Dad planted a dab or two of alfalfa on some sandy ridges of our hay meadow years ago. One stand was at least 50 years old when I reseeded it last year. As ranchers, we’re a little afraid of our farming ability, so we’re not in that crowd of hay raisers who replant their alfalfa stands every five to seven years.

Even reseeding that 50-year-old stand was questionable because I could still see a few alfalfa plants out there. Hate to give up on a growing legume in our country even if it is 50 feet to the next one.

I got lucky on my alfalfa seeding venture last year. It rained last year, and it rained a bunch this year.

New experience

I turned 40 years old this year, been haying since I was 9, and this year was the first time I ever took a second cutting of alfalfa. Maybe this wasn’t “alfalfa valley” after all.

It’s kind of like the old story about the eastern farmer who was bragging about getting three cuttings of alfalfa every year and asked his western friend if he got three cuttings. “Sure, I get three cuttings,” the arid westerner says, “but it takes five years to get those three.”

But this year it all came together. Just barely blooming, I laid down that second cutting with visions of protein and energy.

Day after day went by. Too green, too green. I raked it in the morning to try and keep the leaves intact. Stems still were too green. Then suddenly, if six days can be suddenly, it was too dry. The alfalfa guys told me this was when you tuned up the headlights on your tractor and started baling at night when the dew comes out.

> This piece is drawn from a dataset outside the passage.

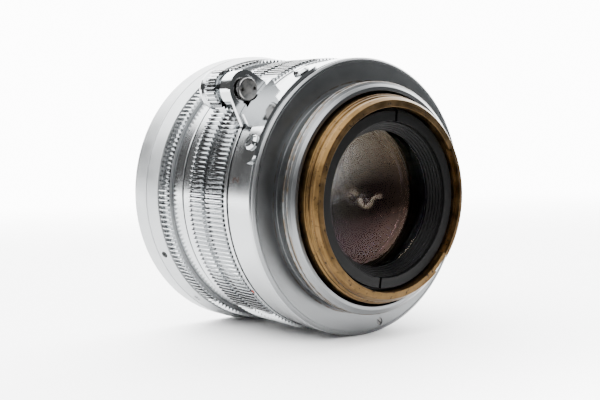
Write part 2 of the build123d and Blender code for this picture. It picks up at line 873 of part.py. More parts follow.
with BuildPart() as front_retaining_ring:
    revolve(
        half_section((15.5, -29.8), (16.25, -29.45), (16.25, -32.4), (16.0, -32.4)),
        axis=AXIS,
    )
finish(front_retaining_ring, "front_retaining_ring")

with BuildPart() as doublet_retaining_ring:
    revolve(
        half_section((12.8, -25.15), (13.65, -24.85), (13.65, -25.9), (12.8, -25.9)),
        axis=AXIS,
    )
finish(doublet_retaining_ring, "doublet_retaining_ring")

# ---------------------------------------------------------------- glass
# label, radius, rear and front vertices, rear and front curves, bulge of each face (+1 to the rear)
GLASSES = (
    ("glass_1", 16.2, -28.1, -32.45, 140.0, 44.0, -1, -1),
    ("glass_2", 13.6, -23.35, -27.95, 150.0, 30.0, 1, -1),
    ("glass_3", 13.6, -22.35, -23.33, 60.0, 150.0, -1, 1),
    ("glass_4", 11.8, -10.22, -11.4, 60.0, 38.0, -1, 1),
    ("glass_5", 11.8, -6.5, -10.2, 40.0, 60.0, 1, -1),
    ("glass_6", 12.92, -2.4, -6.0, 60.0, 90.0, 1, -1),
    ("glass_7", 12.92, 3.1, -1.8, 70.0, 120.0, 1, -1),
)


def face_height(vertex, curve, bulge, radius):
    """Station of a spherical face at a radius from the axis."""
    return vertex - bulge * (curve - sqrt(curve * curve - radius * radius))


for label, radius, rear, front, rear_curve, front_curve, rear_bulge, front_bulge in GLASSES:
    half = radius / 2
    rear_edge = face_height(rear, rear_curve, rear_bulge, radius)
    front_edge = face_height(front, front_curve, front_bulge, radius)
    with BuildPart() as glass:
        with BuildSketch(Plane.XY):
            with BuildLine():
                Line((0, rear), (0, front))
                ThreePointArc(
                    (0, front),
                    (half, face_height(front, front_curve, front_bulge, half)),
                    (radius, front_edge),
                )
                Line((radius, front_edge), (radius, rear_edge))
                ThreePointArc(
                    (radius, rear_edge),
                    (half, face_height(rear, rear_curve, rear_bulge, half)),
                    (0, rear),
                )
            make_face()
        revolve(axis=AXIS)
    finish(glass, label)

# ---------------------------------------------------------------- rear optical cell
with BuildPart() as rear_cell:
    revolve(
        half_section(
            (16.85, -14.4),
            (16.85, -8.0),
            (15.1, -8.0),
            (15.1, 5.2),
            (14.7, 5.2),
            (14.7, 3.1),
            (13.0, 3.1),
            (13.0, -6.3),
            (11.85, -6.3),
            (11.85, -13.35),
            (10.8, -13.35),
            (10.8, -14.4),
        ),
        axis=AXIS,
    )
finish(rear_cell, "rear_cell")

# rings that hold the glass apart in the rear cell: label, inner and outer radius, rear and front
SPACERS = (
    ("doublet_clamp_ring", 11.1, 11.8, -6.4, -7.95),
    ("glass_6_seat_ring", 12.0, 12.95, -5.25, -6.25),
    ("glass_7_spacer_ring", 12.05, 12.95, -1.25, -3.58),
)
for label, inner, outer, rear, front in SPACERS:
    with BuildPart() as spacer:
        revolve(
            half_section((inner, front), (outer, front), (outer, rear), (inner, rear)),
            axis=AXIS,
        )
    finish(spacer, label)

BAFFLE_STEPS = 6
BAFFLE_IN_R = 11.4
BAFFLE_OUT_R = 12.75

with BuildPart() as rear_baffle:
    # funnel of small steps behind the last glass, with a lip that holds it
    with BuildSketch(Plane.XY):
        with BuildLine():
            points = [(14.6, 3.12), (12.93, 3.12), (12.93, 2.15), (12.2, 2.15), (BAFFLE_IN_R, 3.12)]
            for step in range(BAFFLE_STEPS):
                rear = 3.12 + 2.5 * (step + 1) / BAFFLE_STEPS
                radius = BAFFLE_IN_R + (BAFFLE_OUT_R - BAFFLE_IN_R) * step / (BAFFLE_STEPS - 1)
                points.append((radius, rear - 2.5 / BAFFLE_STEPS + 0.06))
                points.append((radius, rear))
            points.append((12.85, 5.62))
            points.append((12.85, 4.5))
            points.append((14.6, 4.5))
            Polyline(*points, close=True)
        make_face()
    revolve(axis=AXIS)
finish(rear_baffle, "rear_baffle")

with BuildPart() as rear_retaining_ring:
    revolve(
        half_section(
            (12.92, 4.55),
            (14.65, 4.55),
            (14.65, 5.95),
            (14.55, 6.05),
            (13.02, 6.05),
            (12.92, 5.95),
        ),
        axis=AXIS,
    )
    # two spanner slots across the ring
    for angle in (95, 279):
        with BuildSketch(facing_front(6.1)):
            with Locations(Location(at_angle(13.8, angle), angle)):
                Rectangle(2.6, 0.5)
        extrude(amount=0.9, mode=Mode.SUBTRACT)
finish(rear_retaining_ring, "rear_retaining_ring")

# ---------------------------------------------------------------- brass rangefinder cam
RELIEF_FROM = 148.0
RELIEF_TO = 219.0
NOTCH_TO = 232.0

with BuildPart() as rangefinder_cam:
    revolve(
        half_section(
            (CAM_BORE_R, -7.0),
            (16.85, -7.0),
            (16.85, -3.65),
            (CAM_R, -3.65),
            (CAM_R, 4.95),
            (17.1, 5.1),
            (17.1, 5.45),
            (16.8, 5.6),
            (16.75, 6.0),
            (16.92, 6.12),
            (16.85, 6.5),
            (16.35, CAM_END),
            (CAM_BORE_R + 0.05, CAM_END),
            (CAM_BORE_R, CAM_END - 0.05),
        ),
        axis=AXIS,
    )
    # relieved inner edge on one side, then a notch in the outer edge
    revolve(
        half_section((15.0, 6.2), (15.7, 6.2), (15.7, 7.5), (15.0, 7.5), plane=half_plane(RELIEF_FROM)),
        axis=FOCUS_AXIS,
        revolution_arc=RELIEF_TO - RELIEF_FROM,
        mode=Mode.SUBTRACT,
    )
    revolve(
        half_section((15.95, 5.85), (17.6, 5.85), (17.6, 7.5), (15.95, 7.5), plane=half_plane(RELIEF_TO)),
        axis=FOCUS_AXIS,
        revolution_arc=NOTCH_TO - RELIEF_TO,
        mode=Mode.SUBTRACT,
    )
finish(rangefinder_cam, "rangefinder_cam")
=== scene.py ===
from math import cos, pi, radians, sin

import bmesh
import bpy
from mathutils import Matrix, Vector


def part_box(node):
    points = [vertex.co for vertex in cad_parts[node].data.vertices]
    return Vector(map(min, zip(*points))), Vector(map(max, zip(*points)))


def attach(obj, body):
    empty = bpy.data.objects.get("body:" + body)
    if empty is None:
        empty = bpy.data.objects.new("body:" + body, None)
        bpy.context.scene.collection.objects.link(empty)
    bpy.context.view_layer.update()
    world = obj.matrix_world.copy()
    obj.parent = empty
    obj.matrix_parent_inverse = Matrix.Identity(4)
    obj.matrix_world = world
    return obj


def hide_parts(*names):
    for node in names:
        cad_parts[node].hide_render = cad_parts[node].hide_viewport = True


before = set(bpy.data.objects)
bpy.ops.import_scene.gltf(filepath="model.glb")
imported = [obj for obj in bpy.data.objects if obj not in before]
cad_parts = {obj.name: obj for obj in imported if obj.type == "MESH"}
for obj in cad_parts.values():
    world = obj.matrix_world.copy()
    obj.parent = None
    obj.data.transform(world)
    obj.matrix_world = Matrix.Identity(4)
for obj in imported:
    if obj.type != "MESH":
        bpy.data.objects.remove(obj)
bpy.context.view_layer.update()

MM = 0.001
STUDIO = 12.5  # strength of the light room
SEGMENTS = 540  # steps round a turned ring
EASE = 0.07  # reach of a rounded edge, mm


# ---------------------------------------------------------------- camera
def look(place, aim):
    """Rotation of a camera or light that looks from one point to another."""
    return (Vector(aim) - Vector(place)).to_track_quat("-Z", "Y").to_euler()


CAMERA_AT = Vector((114.4, 124.7, 13.1)) * MM
AIM_AT = Vector((2.08, -15.15, -1.25)) * MM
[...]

I thought maybe I could use the old grazing strategy of “take half, leave half.” The half I’d take would be the sticks and stems, and the half I’d leave would be those tender leaves to help enrich the soil. That way I could sleep at night like regular folks.

If I did that, they told me, I could say goodbye to the king of hay. I never was much for high maintenance royalty.

I’ll be glad to get back in the bogs with my peasant hay again.